The Arthur Ashe Courage Award is named after the late American tennis player and activist who raised AIDS awareness after being diagnosed with the disease. Last year, the award was posthumously given to Eunice Kennedy Shriver, who founded the Special Olympics. Other honorees have included Muhammad Ali, Billie Jean King, and Nelson Mandela.

The award announcement came on the same day it was reported that Michigan State University, where Nassar formerly worked, will pay a $500 million settlement to survivors of his abuse.
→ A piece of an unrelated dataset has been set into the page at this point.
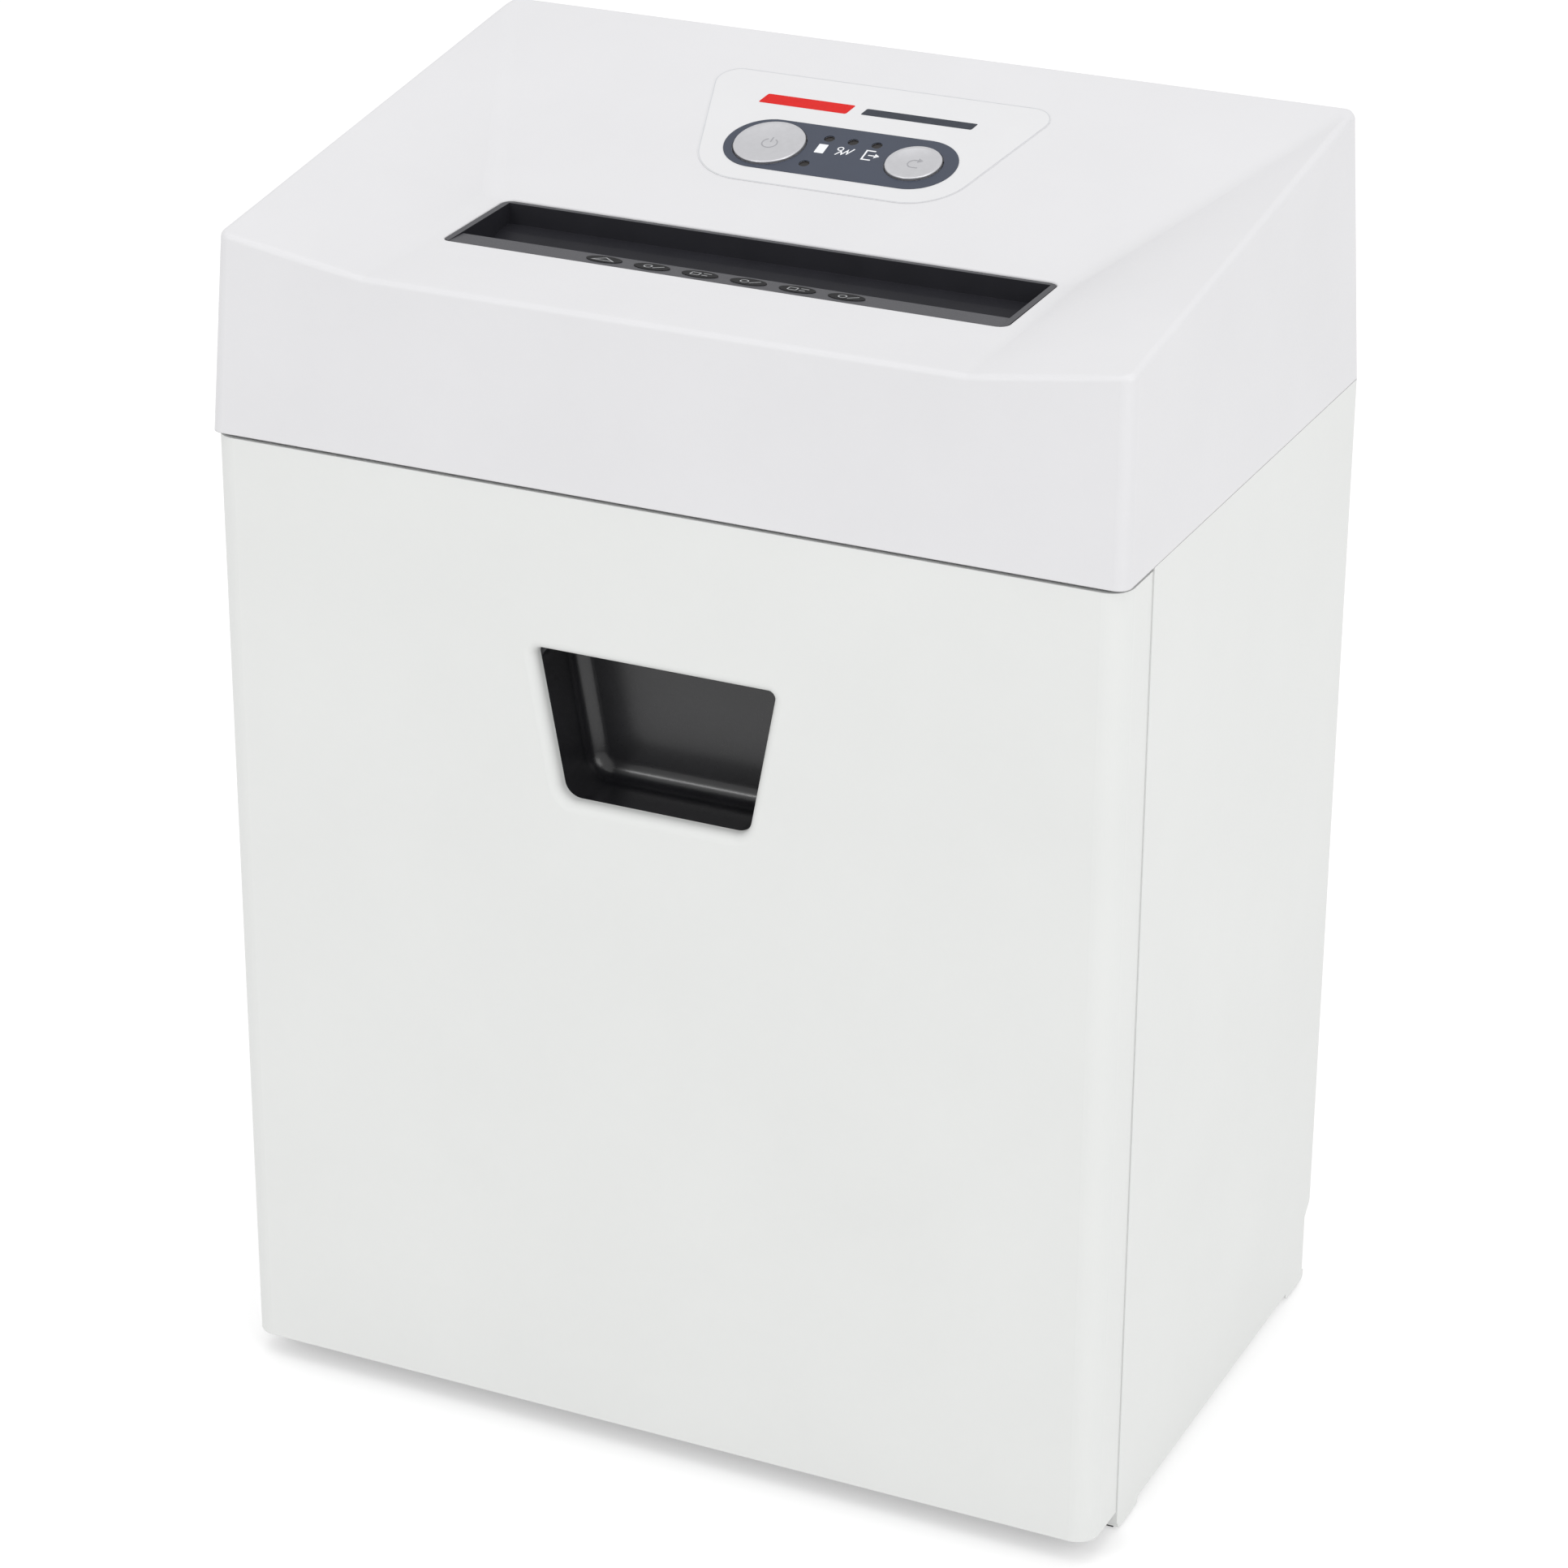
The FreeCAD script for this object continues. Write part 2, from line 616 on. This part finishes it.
def make_cabinet():
    body = new_body("cabinet")
    side = "width / 2"
    back = "depth / 2"
    pad_block(body, "cabinet_block", (f"-{side}", side), ("cabinet_front", back),
              ("cabinet_bottom", "seam - 0.2"))
    dress(body, "Fillet", "head_corner", lambda edge: runs_along(edge, Z_AXIS) and middle(edge).y > 0)
    inner = f"{side} - shell"
    ledge = f"{inner} - ledge_width"
    low_back = f"{back} - shell - step_depth"
    pocket_block(body, "cabinet_room", (f"-({inner})", inner), ("cabinet_front - 5", low_back),
                 ("floor_top", "seam - ledge_depth"))
    pocket_block(body, "cabinet_rear_room", (f"-({inner})", inner), (f"{low_back} - 0.5", f"{back} - shell"),
                 ("step_top + step_depth + shell", "seam - ledge_depth"))
    pocket_block(body, "cabinet_mouth", (f"-({ledge})", ledge),
                 ("cabinet_front - 5", f"{back} - shell - ledge_width"), ("seam - ledge_depth - 1", "seam"))
    step = sketch_on(body, "YZ_Plane", "0", "cabinet_step")
    polygon(step, [
        (f"{back} - step_depth", "0"), (f"{back} - step_depth", "step_top"),
        (f"{back} + 1", "step_top + step_depth + 1"), (f"{back} + 1", "0")])
    extrude(body, "Pocket", step, "width + 2", both=True)
    dress(body, "Fillet", "step_corner",
          lambda edge: runs_along(edge, Z_AXIS) and abs(middle(edge).y - (d.depth / 2 - d.step_depth)) < 0.01)
    for name, y_range in (("front_feet", ("cabinet_front + 1", "cabinet_front + foot_size")),
                          ("rear_feet", (f"{back} - step_depth - foot_size", f"{back} - step_depth - 1"))):
        for hand, x_range in (("left", (f"-{side}", f"-{side} + foot_size")),
                              ("right", (f"{side} - foot_size", side))):
            pad_block(body, f"{name}_{hand}", x_range, y_range, ("foot_bottom", "cabinet_bottom + 1"))
    dress(body, "Fillet", "foot_round",
          lambda edge: runs_along(edge, X_AXIS) and abs(middle(edge).z - d.foot_bottom) < 0.01)
    return body


def make_foot_pads():
    pads = []
    for hand, sign in (("left", "-1"), ("right", "1")):
        centre = f"{sign} * (width / 2 - foot_size / 2)"
        for name, low in (("front", "cabinet_front + 4"), ("rear", "depth / 2 - step_depth - 18")):
            pads.append(block(f"pad_{name}_{hand}", (f"{centre} - 8", f"{centre} + 8"), (low, f"{low} + 14"),
                              ("0", "foot_bottom")))
    return group("foot_pads", pads)


def make_bin_rails():
    """Two slippery strips on the cabinet's floor that carry the bin."""
    rails = []
    for hand, sign in (("left", "-1"), ("right", "1")):
        centre = f"{sign} * 120"
        rails.append(block(f"rail_{hand}", (f"{centre} - 6", f"{centre} + 6"),
                           ("cabinet_front + 2", "tub_back - 2"), ("floor_top", "tub_bottom - 0.2")))
    return group("bin_rails", rails)


# ---------------------------------------------------------------- bin

def window_outline(margin):
    """The trapezoid of the window, grown by a margin: pairs of rules across and up."""
    low = f"window_bottom - ({margin})"
    high = f"window_top + ({margin})"
    return [(f"-window_bottom_half - ({margin})", low), (f"window_bottom_half + ({margin})", low),
            (f"window_top_half + ({margin})", high), (f"-window_top_half - ({margin})", high)]


def is_low(edge):
    return middle(edge).z < (d.window_top + d.window_bottom) / 2


def near_window(edge, reach):
    """Whether an edge's middle lies within the window's trapezoid grown by a reach."""
    place = middle(edge)
    share = (place.z - d.window_bottom) / (d.window_top - d.window_bottom)
    half = d.window_bottom_half + share * (d.window_top_half - d.window_bottom_half)
    return abs(place.x) < half + reach and d.window_bottom - reach < place.z < d.window_top + reach


def panel_back():
    """Y of the inner face of the bin's front panel."""
    return -d.depth / 2 + d.bin_recess + d.shell


def cup_front():
    return panel_back() + d.collar


def make_bin_front():
    body = new_body("bin_front")
    side = "width / 2 - bin_recess"
    front = "-depth / 2 + bin_recess"
    pad_block(body, "front_block", (f"-({side})", side), (front, "cabinet_front - wrap_gap"),
              ("bin_bottom", "bin_top"))
    dress(body, "Fillet", "bin_corner",
          lambda edge: runs_along(edge, Z_AXIS) and middle(edge).y < d.cabinet_front - 10)
    pocket_block(body, "front_room", (f"-({side} - shell)", f"{side} - shell"),
                 (f"{front} + shell", "cabinet_front + 5"), ("bin_bottom - 1", "bin_top + 1"))
    dress(body, "Fillet", "bin_corner - shell",
          lambda edge: runs_along(edge, Z_AXIS) and abs(middle(edge).y - panel_back()) < 0.01)
    collar = sketch_on(body, "XZ_Plane", f"-({front} + shell)", "front_collar")
    polygon(collar, window_outline("collar_width"))
    extrude(body, "Pad", collar, "collar", reverse=True)
    window = sketch_on(body, "XZ_Plane", f"-({front}) + 5", "front_window")
    polygon(window, window_outline("0"))
    extrude(body, "Pocket", window, "shell + collar + 10")
    dress(body, "Fillet", "window_low_corner",
          lambda edge: runs_along(edge, Y_AXIS) and near_window(edge, 1) and is_low(edge))
    dress(body, "Fillet", "window_high_corner",
          lambda edge: runs_along(edge, Y_AXIS) and near_window(edge, 1) and not is_low(edge))
    dress(body, "Fillet", "window_round",
          lambda edge: edge.BoundBox.YMax < panel_back() - d.shell + 0.01 and near_window(edge, 1))
    return body


def make_bin_tub():
    body = new_body("bin_tub")
    front = "-depth / 2 + bin_recess + shell"
    pad_block(body, "tub_block", ("-tub_half", "tub_half"), (front, "tub_back"), ("tub_bottom", "tub_top"))
    dress(body, "Fillet", "6", lambda edge: runs_along(edge, Z_AXIS) and middle(edge).y > 0)
    dress(body, "Fillet", "4",
          lambda edge: middle(edge).z < d.tub_bottom + 1 and middle(edge).y > d.cabinet_front)
    pocket_block(body, "tub_room", ("-tub_half + tub_wall", "tub_half - tub_wall"),
                 (f"{front} + tub_wall", "tub_back - tub_wall"), ("tub_bottom + tub_wall", "tub_top + 1"))
    hole = sketch_on(body, "XZ_Plane", f"-({front}) + 2", "tub_hole")
    polygon(hole, window_outline("collar_width + gap"))
    extrude(body, "Pocket", hole, "tub_wall + 4")
    for hand, x_range in (("left", ("-tub_half - 5", "-tub_half + 1")),
                          ("right", ("tub_half - 1", "tub_half + 5"))):
        pad_block(body, f"rim_{hand}", x_range, (f"{front} + 2", "tub_back - 12"),
                  ("tub_top - tub_wall", "tub_top"))
    return body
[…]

According to ESPN, $425 million will be distributed to 332 claimants, while the remaining $75 million will be held in reserve for two years should other victims come forward.

"I'm very grateful for the historic number that acknowledges some of the hardships that these women have suffered," said Rachael Denhollander, who was the first to publicly accuse Nassar. "I'm also very disappointed in a missed opportunity to create meaningful policy changes."

ESPN's decision to recognize these survivors comes in the midst of a public conversation about sexual harassment and assault, thanks to movements such as #MeToo and Time's Up. Last year, Time magazine named "The Silence Breakers" as the 2017 Person of the Year, honoring the women and men who came forward with their stories.

The 2018 ESPY Awards will air on ESPN July 18.